Others will not allow themselves to be taken down by Lord Grantham's antiquated world-view. Matthew is ever determined to make the estate an economic success and is making a convert of Mary and maybe of Tom, who, we discover, knows a bit about the rural life (will Tom and baby Sybil being staying, we hope). No one—save for the odd bleached vicar—will stand for Robert's religious prejudices, even the oft-prejudiced dowager herself. Most of all, and rather hilariously, comes a showdown between Robert and the Downton women (ALL of them), when they refuse Robert's order to leave Isobel's luncheon because it was prepared by former-prostitute Ethel! Even Violet will not bow to convention ("It seems a pity to miss such a good pudding."). The battle of the sexes is fought downstairs too, with both Mrs. Hughes and Mrs. Patmore standing up to the haughty Mr. Carson regarding the same matter ("Do I look like a frolicker?" Mrs. Patmore counters when he intimates of her frolicking with prostitutes).

The lower servants' romantic infatuations intensify, with Thomas becoming dangerously free in massaging the ostensibly heterosexual Jimmy's neck. Miss O'Brien seems poised to strike at her one-time ally (watch out, Thomas, we don't need anybody else in prison)! Daisy is offered a place on her father-in-law's prosperous farm, which would bring her independence and freedom from a life of servitude, presumably baking cakes and putting up preserves for profit instead of for the titled gentry.

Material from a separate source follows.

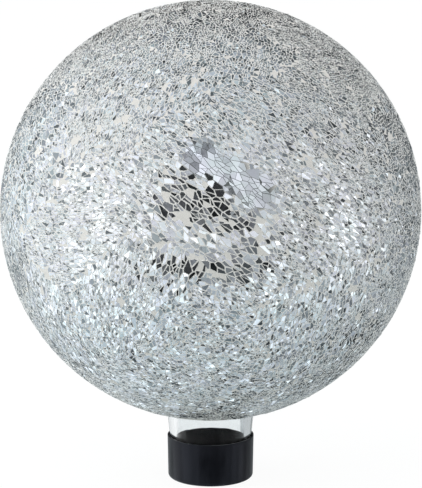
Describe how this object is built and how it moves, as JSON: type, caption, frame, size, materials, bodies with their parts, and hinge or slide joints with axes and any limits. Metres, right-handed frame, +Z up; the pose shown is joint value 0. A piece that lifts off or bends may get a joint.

Two major plot lines are wrapped up, though their ends seem a bit sudden. Mr. Bates is exonerated by way of quick thinking and violent threats. It appears we will be shed of the repetitive, monochromatic prison scenes (in all fairness, one supposes prisons—especially 1920s prisons—to be repetitive and monochromatic places). Most suddenly, Cora and Robert reconcile after Violet pressures Dr. Clarkson into saying Sybil probably would have died no matter what. It's obvious he's being coerced, but Cora buys it, and a tearful, forgiving embrace with Robert ensues. Cora can't possibly believe the lie, but anger is exhausting and Cora is exhausted (a weariness adeptly played by Elizabeth McGovern). Maybe Violet has given her the escape route she needed.

One of the pleasures of Downton is watching people pull together in the face of trouble. If nothing else, we now know that neither tradition, nor propriety, nor sham morality will force sensible people to abandon a good charlotte russe, a fact that speaks well of the future. The beloved Lady Sybil may be gone, but there are a whole lot of survivors at Downton Abbey.